### Written task
Check each line of the listing for the string "that", then state how many lines have it. Only the number is wanted.

### Information shown
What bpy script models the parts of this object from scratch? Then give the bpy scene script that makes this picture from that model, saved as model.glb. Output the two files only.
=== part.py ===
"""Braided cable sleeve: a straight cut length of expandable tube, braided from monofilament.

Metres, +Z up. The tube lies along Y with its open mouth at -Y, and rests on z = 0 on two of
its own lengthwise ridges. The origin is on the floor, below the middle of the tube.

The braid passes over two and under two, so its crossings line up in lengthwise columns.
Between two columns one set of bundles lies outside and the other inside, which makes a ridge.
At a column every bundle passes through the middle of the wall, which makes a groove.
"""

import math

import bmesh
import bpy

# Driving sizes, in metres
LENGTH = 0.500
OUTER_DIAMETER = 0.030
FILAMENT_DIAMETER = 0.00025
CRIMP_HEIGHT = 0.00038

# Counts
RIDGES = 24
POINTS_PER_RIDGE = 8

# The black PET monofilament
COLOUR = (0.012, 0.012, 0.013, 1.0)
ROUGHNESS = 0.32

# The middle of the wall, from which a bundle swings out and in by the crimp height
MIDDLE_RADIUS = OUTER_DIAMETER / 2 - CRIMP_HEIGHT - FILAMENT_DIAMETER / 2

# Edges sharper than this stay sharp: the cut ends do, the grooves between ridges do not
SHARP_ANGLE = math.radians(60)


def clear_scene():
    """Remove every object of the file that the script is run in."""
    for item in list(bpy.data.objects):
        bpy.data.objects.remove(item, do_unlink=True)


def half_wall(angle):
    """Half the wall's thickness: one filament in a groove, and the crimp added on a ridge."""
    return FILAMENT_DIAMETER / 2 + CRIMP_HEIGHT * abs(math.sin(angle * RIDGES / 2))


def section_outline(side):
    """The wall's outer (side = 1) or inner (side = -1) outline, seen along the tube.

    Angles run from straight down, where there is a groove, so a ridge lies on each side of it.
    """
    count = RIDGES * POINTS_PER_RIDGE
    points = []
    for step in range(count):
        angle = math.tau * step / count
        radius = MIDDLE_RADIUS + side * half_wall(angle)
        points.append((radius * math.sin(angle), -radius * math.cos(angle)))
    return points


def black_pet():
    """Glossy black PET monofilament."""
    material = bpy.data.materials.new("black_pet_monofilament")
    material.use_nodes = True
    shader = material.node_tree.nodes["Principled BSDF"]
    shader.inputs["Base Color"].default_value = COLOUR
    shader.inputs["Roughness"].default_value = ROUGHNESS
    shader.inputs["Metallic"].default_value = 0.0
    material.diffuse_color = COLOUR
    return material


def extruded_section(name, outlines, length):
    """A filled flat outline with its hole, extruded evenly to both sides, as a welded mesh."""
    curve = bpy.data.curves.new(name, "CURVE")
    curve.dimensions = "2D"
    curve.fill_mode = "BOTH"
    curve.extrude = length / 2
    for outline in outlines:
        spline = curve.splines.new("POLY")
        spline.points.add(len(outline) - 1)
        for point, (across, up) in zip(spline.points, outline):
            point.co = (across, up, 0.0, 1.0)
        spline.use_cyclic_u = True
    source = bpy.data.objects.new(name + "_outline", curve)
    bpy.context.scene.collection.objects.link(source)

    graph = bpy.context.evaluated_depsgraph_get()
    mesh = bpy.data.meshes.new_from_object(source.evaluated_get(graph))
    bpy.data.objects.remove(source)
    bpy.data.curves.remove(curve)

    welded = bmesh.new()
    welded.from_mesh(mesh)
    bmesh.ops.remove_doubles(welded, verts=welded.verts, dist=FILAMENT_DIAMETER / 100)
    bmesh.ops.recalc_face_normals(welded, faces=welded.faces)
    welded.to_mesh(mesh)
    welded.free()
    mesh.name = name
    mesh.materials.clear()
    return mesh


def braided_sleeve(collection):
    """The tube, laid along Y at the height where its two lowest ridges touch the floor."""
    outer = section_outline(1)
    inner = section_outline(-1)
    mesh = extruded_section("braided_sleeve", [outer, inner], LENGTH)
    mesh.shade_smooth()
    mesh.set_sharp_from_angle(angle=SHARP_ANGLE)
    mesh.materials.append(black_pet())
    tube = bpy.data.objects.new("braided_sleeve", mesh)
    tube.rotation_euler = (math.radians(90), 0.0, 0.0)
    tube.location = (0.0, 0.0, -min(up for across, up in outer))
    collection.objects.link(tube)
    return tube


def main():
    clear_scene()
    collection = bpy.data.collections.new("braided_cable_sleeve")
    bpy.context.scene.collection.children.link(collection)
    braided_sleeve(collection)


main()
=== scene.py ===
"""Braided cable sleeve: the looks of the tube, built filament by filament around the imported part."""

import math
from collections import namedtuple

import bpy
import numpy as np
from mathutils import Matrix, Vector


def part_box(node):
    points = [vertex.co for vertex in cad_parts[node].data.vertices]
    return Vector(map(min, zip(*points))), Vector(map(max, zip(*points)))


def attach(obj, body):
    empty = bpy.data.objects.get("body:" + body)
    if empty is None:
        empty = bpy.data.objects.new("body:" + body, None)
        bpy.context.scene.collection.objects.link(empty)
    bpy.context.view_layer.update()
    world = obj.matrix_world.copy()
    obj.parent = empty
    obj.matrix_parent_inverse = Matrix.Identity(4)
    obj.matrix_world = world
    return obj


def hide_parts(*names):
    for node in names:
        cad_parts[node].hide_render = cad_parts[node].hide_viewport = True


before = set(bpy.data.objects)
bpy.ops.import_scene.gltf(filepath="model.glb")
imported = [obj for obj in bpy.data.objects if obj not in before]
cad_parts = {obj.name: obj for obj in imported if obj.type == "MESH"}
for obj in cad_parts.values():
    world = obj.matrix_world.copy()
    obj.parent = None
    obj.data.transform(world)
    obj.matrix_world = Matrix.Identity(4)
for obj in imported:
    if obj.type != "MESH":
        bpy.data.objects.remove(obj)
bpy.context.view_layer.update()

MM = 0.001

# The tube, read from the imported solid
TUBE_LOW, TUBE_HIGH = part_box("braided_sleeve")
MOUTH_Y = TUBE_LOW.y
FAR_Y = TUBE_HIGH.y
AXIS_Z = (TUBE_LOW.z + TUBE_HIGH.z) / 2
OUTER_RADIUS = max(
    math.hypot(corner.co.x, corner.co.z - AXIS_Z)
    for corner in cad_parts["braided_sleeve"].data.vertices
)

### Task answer
2